Thematically, what’s a Smiths album without a literary muse? Their debut snipped up the playbooks of Sheila Delaney, gleefully sneaking quotes amidst their track listing. But Meat is Murder relies on the cult classic Elizabeth Smart’s By Grand Central Station I Sat Down and Wept. You need only read the title to understand why the work appealed to Morrissey. It doesn’t take too much to picture him lying down and weeping by Manchester station, scrawling quotes for ‘What She Said’ and ‘Well I Wonder’ into a large notebook entitled ‘Feels’.
 
‘Well I Wonder’ is a song of immense beauty. The work is a musical interpretation of the heart-breaking final lines of By Grand Central Station, “My dear, my darling, do you hear me where you sleep?” Critics were always so quick to shallowly condemn Morrissey’s use of literary sources as plagiarism. But, as always, he does not merely lift quotes – he gives them new life. A sentence upon a page now meanders atop the sorrowful plodding of Joyce’s bass and Marr’s soft acoustic. The sound of rain begins to filter into the arrangement as the song reaches a close. The arrangement is perfect, and it is clear why the band chose never to play the song live. It belongs to an isolated moment in time, one that is so overwhelmed with pathos that it could never be recreated live.
 
Melancholy aside, the album is also humorous – whatever Morrissey will
proclaim in ‘That Joke Isn’t Funny Anymore’. ‘Nowhere Fast’ marks Morrissey’s first foray into monarchy bashing. 30 years on, and the image of him dropping “his trousers to the queen” is only funnier.

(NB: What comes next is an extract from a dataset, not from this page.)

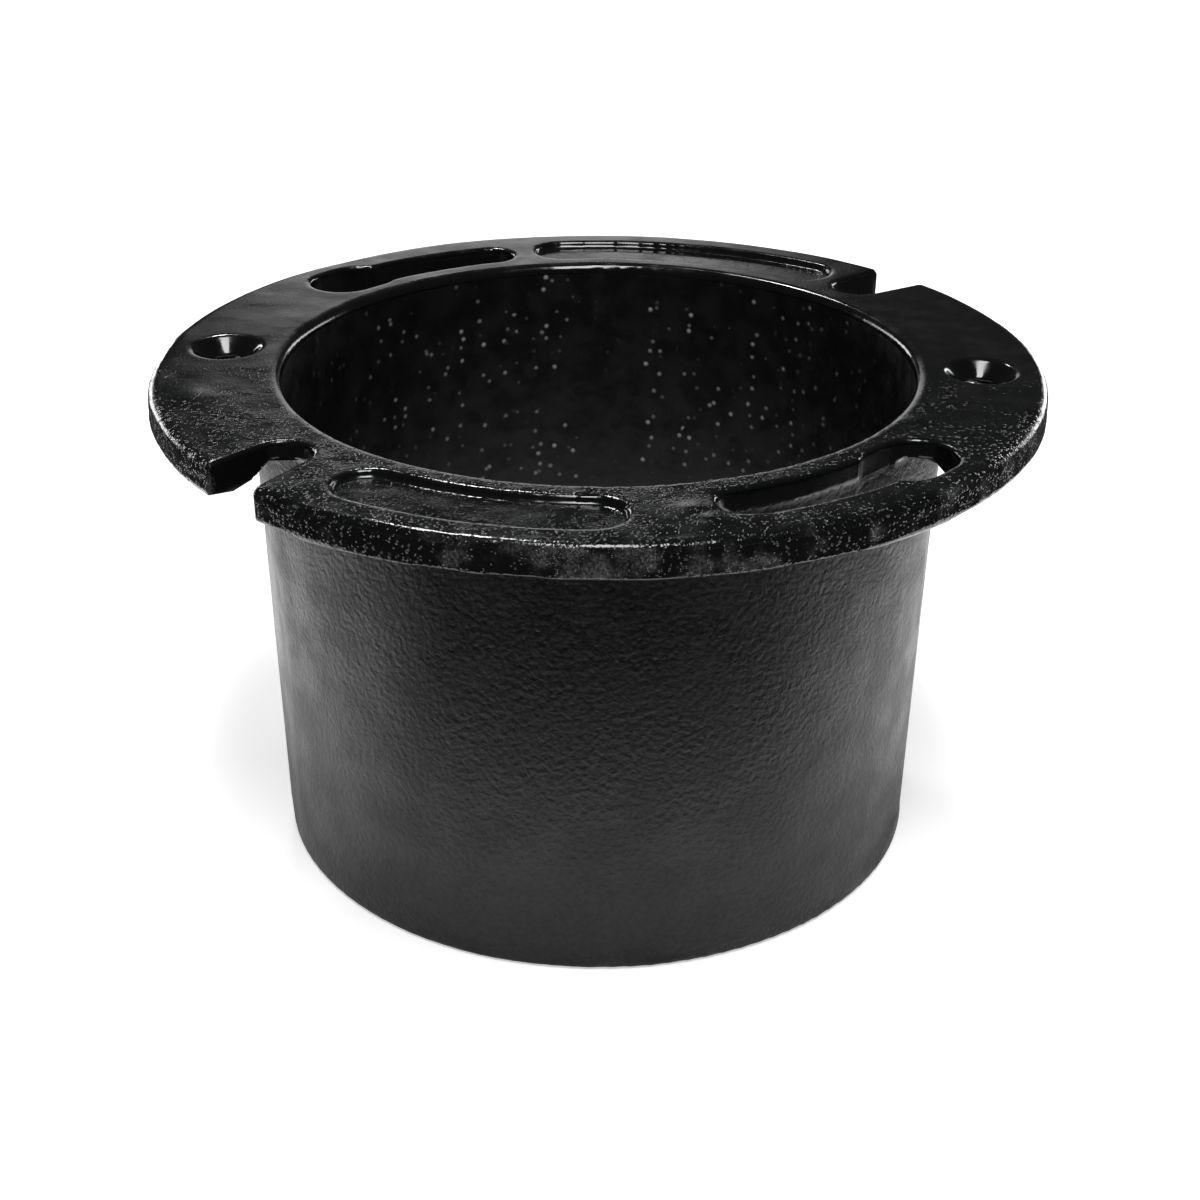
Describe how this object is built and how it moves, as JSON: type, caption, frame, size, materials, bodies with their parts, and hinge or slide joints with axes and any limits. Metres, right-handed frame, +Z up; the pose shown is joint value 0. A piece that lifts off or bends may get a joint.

Similarly, the narrative of young love and contemplated suicide at the fair in ‘Rusholme Ruffians’ is somehow made very amusing. There is so much glee taken in the pain of young lovers. If someone “scratch[ed] my name on your arm with a fountain pen” in their arm, that’s as good as a marriage proposal, isn’t it?
 
But then there is the album’s title track – the closer, ‘Meat is Murder’. The song is a perfected dramatic performance. Sampled bone-saws and animals cries serve as a harrowing prologue and epilogue, introducing the main text of Morrissey’s vegetarian mantra. It’s a struggle to find a better and more affective opening line than “Heifer whines could be human cries” when uttered
in a grave-like whisper. There is something disturbing about how Morrissey’s voice remains so delicate while documenting such harrowing sights. Who knows how many people have been converted to vegetarianism since having their blood chilled by the track. And for a band so passionate about their views, who could ask for a better legacy than to still be affecting the dietary choices of their listeners 30 years down the line?